Optimization isn’t about only minimizing page load times. If that was the case I’d have this: <html></html>. There’s a balance. You weigh how fancy, graphical, etc. something you want to be and optimize to that level. I wanted the blog to look a certain way, be consistent across OSes (since I use a PC during the day and a Retina MacBook Pro on the side and at night). For this reason and to keep some alignment issues consistent, Jin recommended a web font: Source Sans Pro.

The font adds one .css load and 1 to 2 web requests for font files (the .woff requests you see in my chrome timings). Yep, it does - but I think it’s worth it for the consistent and (IMO) better look.

I realize this post goes down several alleys in performance and decision detail, but my goal was to illustrate how these things matter on even a small simple site such as this. Hopefully, you find a little bit of it useful or at least interesting. In the coming weeks I’m going to focus a few posts on client times for page loads, and how we’re working on them for Stack Overflow and all Stack Exchange sites.
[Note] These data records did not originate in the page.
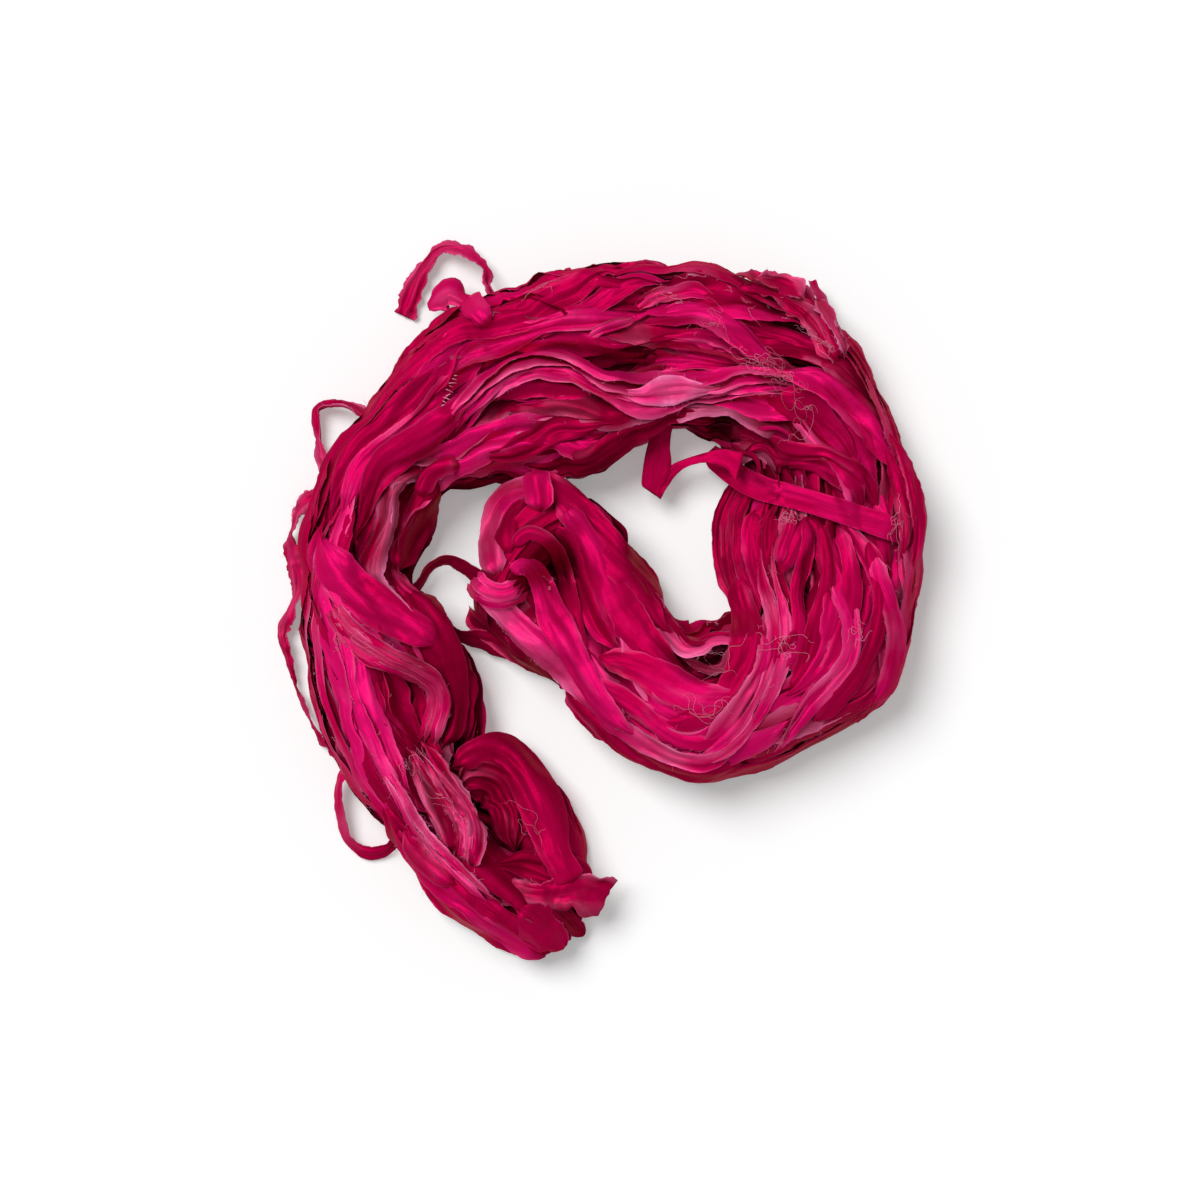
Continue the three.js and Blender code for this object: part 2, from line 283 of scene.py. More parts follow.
def hankSlopes(along, turn):
    # The two directions of the surface, by small steps, and its outward normal, their cross product.
    small, smallTurn = 1.5, 0.02
    ahead, back = np.minimum(along + small, hankLength), np.maximum(along - small, 0)
    alongStep = (hankPoint(ahead, turn) - hankPoint(back, turn)) / (2 * small)
    high, low = np.minimum(turn + smallTurn, 1), np.maximum(turn - smallTurn, -1)
    turnStep = (hankPoint(along, high) - hankPoint(along, low)) / (2 * smallTurn)
    return alongStep, turnStep, unit(np.cross(alongStep, turnStep))


def runningSum(values):
    middle = (values[:, 1:] + values[:, :-1]) / 2
    return np.concatenate([np.zeros((len(values), 1)), np.cumsum(middle, axis=1)], axis=1)


# folds: waves across the strip, strength, how far along they change
foldWaves = ((1.0, 0.6, 150), (2.1, 0.8, 95), (3.9, 0.65, 60), (5.6, 0.35, 40))
# creases: wavelength and depth
creaseWaves = ((41, 1.0), (29, 0.9), (19, 0.7), (13, 0.5), (9, 0.35))


def foldSection(distance, look):
    # The slope across the strip is a sum of sine waves whose strength and phase drift along it.
    # Running sums of its cosine and sine give place and lift, so the strip keeps its flat width.
    across = np.linspace(-1, 1, look["columns"])[None, :]
    v = distance[:, None]
    slope = 0
    for waves, weight, reach in foldWaves:
        strength = weight * (0.7 + 0.7 * wander(v, 1.3 * reach))
        phase = waves * across + 0.55 * wander(v, 1.6 * reach) + rng.uniform(0, 2)
        slope = slope + strength * np.sin(math.pi * phase)
    pleats, depth = look["pleats"]
    pleated = depth * np.sin(math.pi * pleats * (across + look["drift"] * wander(v, 40)))
    slope = slope * look["fold"] + look["cup"] * across + pleated
    share = distance / distance[-1]
    leaf = 1 - look["leaf"] * (1 - np.sin(math.pi * share) ** 0.7)
    widths = look["flat"] * (1 + look["flare"] * share**2) * leaf * (1 + look["vary"] * wander(distance, 130))
    step = widths[:, None] / (look["columns"] - 1)
    place = runningSum(np.cos(slope)) * step
    lift = runningSum(np.sin(slope)) * step
    place -= place.mean(axis=1, keepdims=True)
    lift -= lift.mean(axis=1, keepdims=True)
    lean = (place * lift).sum(axis=1, keepdims=True) / (place**2).sum(axis=1, keepdims=True)
    return place, lift - lean * place, widths[:, None]


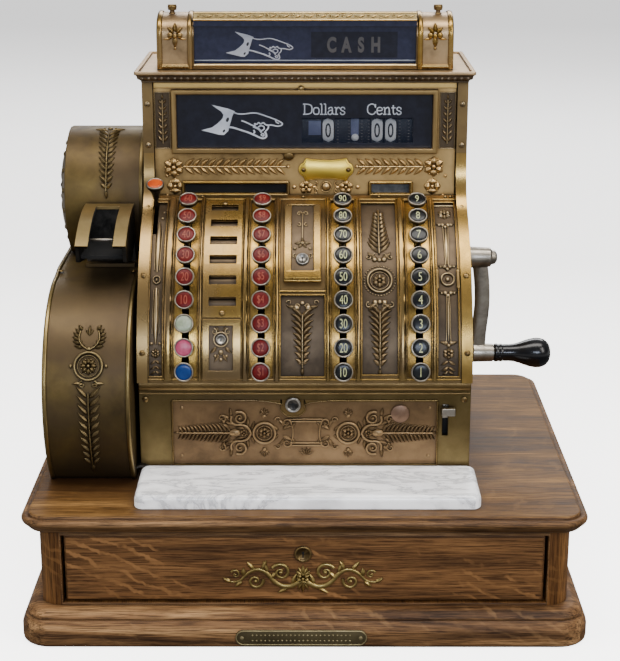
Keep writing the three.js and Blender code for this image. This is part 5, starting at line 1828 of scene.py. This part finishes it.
def studio():
    world = bpy.data.worlds.new("studio")
    bpy.context.scene.world = world
    world.use_nodes = True
    tree = world.node_tree
    direction = tree.nodes.new("ShaderNodeTexCoord").outputs["Generated"]
    height = tree.nodes.new("ShaderNodeSeparateXYZ")
    tree.links.new(direction, height.inputs[0])
    band = tree.nodes.new("ShaderNodeMapRange")
    band.inputs["From Min"].default_value = -1.0
    tree.links.new(height.outputs["Z"], band.inputs["Value"])
    tone = tree.nodes.new("ShaderNodeValToRGB")
    greys = ((0.0, 0.16), (0.28, 0.1), (0.34, 0.1), (0.385, 0.35), (0.41, 0.75), (0.45, 0.8), (0.49, 0.36),
             (0.55, 0.17), (0.68, 0.17), (0.8, 0.26), (1.0, 0.4))
    color = fill_ramp(tone, [(position, (grey, grey * 0.99, grey * 0.985)) for position, grey in greys])
    tree.links.new(band.outputs[0], tone.inputs[0])
    background = tree.nodes["Background"]
    tree.links.new(color, background.inputs["Color"])
    background.inputs["Strength"].default_value = 1.15

    register = (0, -0.1, 0.3)
    light("key_light", (1.9, -1.7, 1.7), register, (0.9, 1.6), 30, (1.0, 0.97, 0.92))
    light("fill_light", (-2.2, -1.7, 1.4), register, (0.8, 1.3), 9)
    light("top_light", (0.0, -0.4, 2.3), register, (2.6, 0.8), 52, (1.0, 0.96, 0.9))
    light("window_light", (0.3, -3.3, 1.4), register, (1.7, 0.45), 46, (0.72, 0.82, 1.0))
    light("back_light", (0.4, 2.6, 1.9), (0, 0.6, 0.2), (2.4, 1.0), 50)

    side = 14.0
    corners = [Vector((side * x, side * y, 0)) for x, y in ((-1, -1), (1, -1), (1, 1), (-1, 1))]
    floor = bpy.data.objects.new("floor", joined(corners, [(0, 1, 2, 3)]))
    floor.data.materials.append(FLOOR)
    bpy.context.scene.collection.objects.link(floor)
    floor.visible_glossy = False
    floor.visible_diffuse = False

    camera = bpy.data.cameras.new("camera")
    camera.sensor_fit = "VERTICAL"
    camera.sensor_width = 36
    camera.sensor_height = 36
    camera.lens = 88.23
    holder = bpy.data.objects.new("camera", camera)
    holder.location = (0.0075, -1.5977, 0.7362)
    holder.rotation_euler = (math.radians(90 - 17.02), 0, math.radians(0.093))
    bpy.context.scene.collection.objects.link(holder)
    bpy.context.scene.camera = holder


for build in (oak_base, marble, lower_panel, case, keyboard, keyboard_lid, keys, upper_front, indicator,
              cornice, sign, printer, drum_cover, slip_guide, crank, levers, studio):
    build()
Oh and one last bit. If anyone’s doing a similar setup with CloudFlare in front of a static host and aggressive caching, you may find the following pre-push git hook handy:

#!/bin/sh
 
sleep 10s && curl https://www.cloudflare.com/api_json.html \
  -d 'a=fpurge_ts' \
  -d 'tkn=<insert API token>' \
  -d 'email=<insert email>' \
  -d 'z=<insert domain>' \
  -d 'v=1' &
 
exit 0

This auto-purges my site when I push to GitHub on a 10 second delay in the background. Note: it’s a global purge, so if you have a larger site it’s likely better to analyze which files are changing (you could base this on the _site directory) and purge only what’s changing. Hooks are scripts so you could go nuts here - I’m just sharing a simple hands-off nothing-to-remember approach.